QUOTE (InternazionalIV @ Apr 12 2011, 17:07) *
Alex, thank you very much for both listening and giving the links, indeed updating the firmware did the trick.
Curiosity: why was it your guess that -q 4 should be sufficient? That is, what do you base your choosing of compression on?

My guess regarding -q 4 is based on my general experience of Vorbis (especially aoTuV which tends to be better than the reference version at low bitrates). Except for some rare problem samples, -q 4 is often transparent or at least not annoying in a critical ABX test. Even when the encoded material is not exactly transparent -q 4 rarely produces ugly artifacts that would be instantly noticeable without direct comparison to the lossless source file.
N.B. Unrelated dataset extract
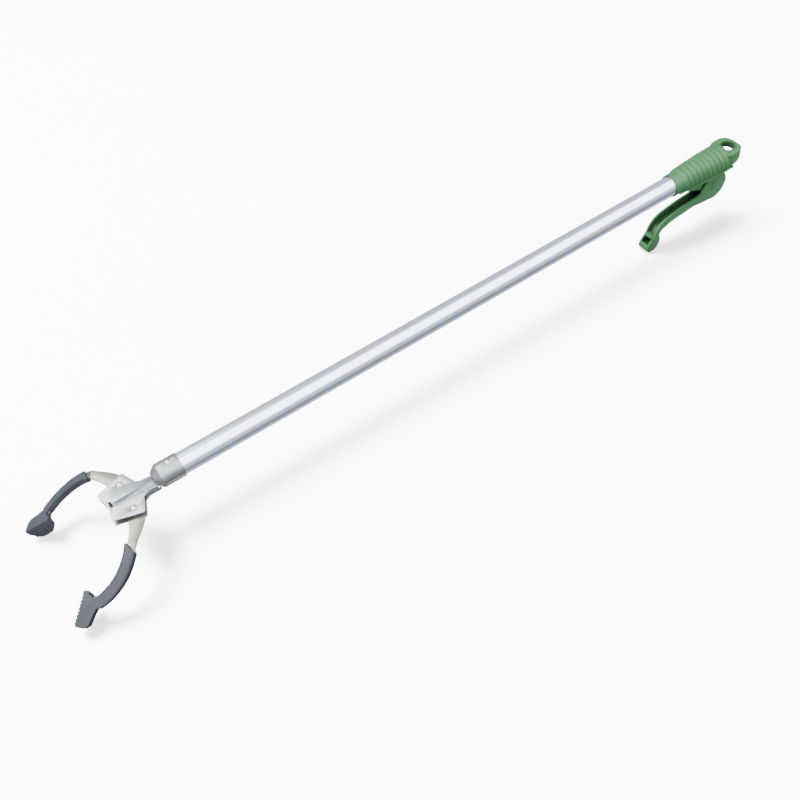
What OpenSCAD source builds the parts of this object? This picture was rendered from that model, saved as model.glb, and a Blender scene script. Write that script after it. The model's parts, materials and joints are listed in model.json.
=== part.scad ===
// Reacher grabber: a long tube with a trigger grip at one end and two claw jaws at the other.
// Working axes: x along the tube from its front end towards the grip, z up, y to the user's right.
// place() moves the finished pieces so that the origin is below the middle of the tool.

/* [Tube] */
// Length of the aluminium tube
tube_len = 756; // [500:1:900]
// Outside diameter of the tube
tube_d = 25; // [24.6:0.1:25]
// Wall thickness of the tube
tube_wall = 1.2; // [1:0.1:1.6]

/* [Pull rod] */
// Diameter of the pull rod
rod_d = 3; // [2.6:0.1:3.2]
// Running clearance of pins and rod, per side
run_clear = 0.05; // [0.03:0.01:0.1]

/* [Head] */
// Thickness of the stamped head plates
plate_t = 1.5; // [1.2:0.1:1.5]
// Distance from the tube end forward to the jaw pivots
pivot_ahead = 38; // [38:0.5:40]
// Distance of each jaw pivot from the centre plane
pivot_side = 18; // [17.5:0.5:18.5]
// Diameter of the jaw pivot rivets
rivet_d = 5; // [4:0.5:5]

/* [Jaws] */
// Thickness of the steel jaw arms
jaw_t = 2.5; // [2:0.1:2.5]
// Downward bend of the jaws, in degrees
jaw_bend = 32.6; // [28:0.2:34]
// Radius of the bowed arm's middle line
bow_r = 69.8; // [69:0.1:71]
// Length of the gripping pad
pad_len = 34; // [30:0.5:36]
// How far the pad's lower lip hangs below the jaw plane
pad_drop = 14.5; // [11:0.5:15]

/* [Trigger and grip] */
// Full swing of the trigger, in degrees
trigger_swing = 18.8; // [15:0.2:19]
// Height of the pull rod above the trigger pivot
crank_r = 34; // [32:0.5:34]
// Outside width of the trigger channel
trigger_w = 16; // [16:0.5:20]
// Radius of the grip at its front and at its rear
grip_r_front = 15.2; // [14.8:0.1:16]
grip_r_rear = 18.6; // [17:0.1:20]
// Number of finger ribs round the grip
rib_count = 10; // [6:1:12]
// Diameter of the hanging hole
hang_d = 18; // [16:0.5:18]

/* [Hidden] */
$fn = 64;

green = [0.20, 0.45, 0.25];
zinc = [0.75, 0.77, 0.80];
steel = [0.70, 0.70, 0.68];
nylon = [0.85, 0.85, 0.82];
rubber = [0.27, 0.29, 0.33];
tube_r = tube_d / 2;
bore_r = tube_r - tube_wall;
side_gap = 0.3;
eps = 0.02;

// Head levels: both jaws lie between the plates, the right one above the left one,
// and the whole sandwich sits below the pull rod, which runs in the upper plate's rib.
head_z = -6;
jaw_low = side_gap / 2;
jaw_mid = jaw_low + jaw_t / 2;
plate_in = jaw_low + jaw_t + side_gap;
plate_out = plate_in + plate_t;
seam_z = -2.3;
rib_wall = 1;
rib_top = 3.2;
rib_half = 5.4;
rib_crest = 2.6;
rib_end = -54;
neck_half = 8.6;
neck_end = -22.8;
collar_len = 24.6;
cone_len = 7;
collar_t = 1.1;
collar_in = tube_r + 0.05;
collar_out = collar_in + collar_t;
rivet_x = -pivot_ahead;

// Jaw linkage: the drive pin starts ahead of the pivots and ends behind them.
pin_d = 4;
slot_clear = 0.35;
pin_ahead = 8;
rod_travel = 2 * crank_r * tan(trigger_swing / 2);
jaw_swing = atan(pin_ahead / pivot_side) + atan((rod_travel - pin_ahead) / pivot_side);
pin_x = rivet_x - pin_ahead;

// Jaw outline, in the flat blank with the jaws closed: u forward and v outward from the pivot.
bow_u = 52.5;
bow_v = -50;
arm_half = 4.7;
sleeve_half = 6;
sleeve_shift = -0.5;
sleeve_t = 6.8;
boss_r = 9.5;
pad_u = 95;
pad_end = pad_u + pad_len;
pad_in = 0.4 - pivot_side;
pad_back = 2.8;
pad_lip = 6.5;
bend_u = 35.4;
bend_flat = jaw_mid / tan(jaw_bend);
bend_slope = jaw_mid / sin(jaw_bend);
tooth_pitch = 3.7;
tooth_depth = 1.1;

// Rod line: front stop, spring and guides inside the tube.
bush_len = 10;
collar_x = bush_len + 0.5;
stop_len = 4;
spring_x = collar_x + stop_len;
spring_len = 48;
spring_r = 7.5;
spring_wire = 1.6;
spring_turns = 9;
seat_x = spring_x + spring_len;
mid_x = tube_len / 2;
rear_bush_x = tube_len - 20;
block_half = 4.2;
block_low = head_z + plate_in + 0.15;
block_top = rib_top - rib_wall - 0.3;

// Grip and trigger.
grip_x = tube_len - 48.5;
grip_end = grip_x + 88;
ledge_z = -5.5;
belly_r = 14.4;
pivot_x = tube_len + 27;
pivot_z = -crank_r;
yoke_x = pivot_x - crank_r * tan(trigger_swing / 2);
skirt_in = 3;
skirt_out = 5.2;
channel_half = skirt_out + 0.4;
crank_half = skirt_in - 0.4;
disc_r = 20;
web_t = 2.6;
foot_z = -86.5;
tongue_half = 17.7;
tongue_end = tube_len + 62;
tongue_turn = 13;
tongue_z = 8.8;
tongue_t = 4;
hang_x = tongue_end - 13.5;
rib_pitch = 7.2;
rib_h = 1.5;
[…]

Already in Sebastian Mares' first public listening test from the year 2005, the then current aoTuV version at -q 4.25 got an average score of 4.73 and didn't fall below 4.5 with any of the tested samples (on the scale from 1 to 5, in which 5 is imperceptible and 4 perceptible but not annoying). In my experience, even a lower q setting is usually fine for casual listening. I wouldn't hesitate encoding at -q 3 for a portable if the storage capacity is limited.

EDIT

I don't mean that an even lower -q setting like -q 2 or -q 1 could not be sufficient as well, but probably I would hesitate a bit and do some listening tests before encoding lots of files.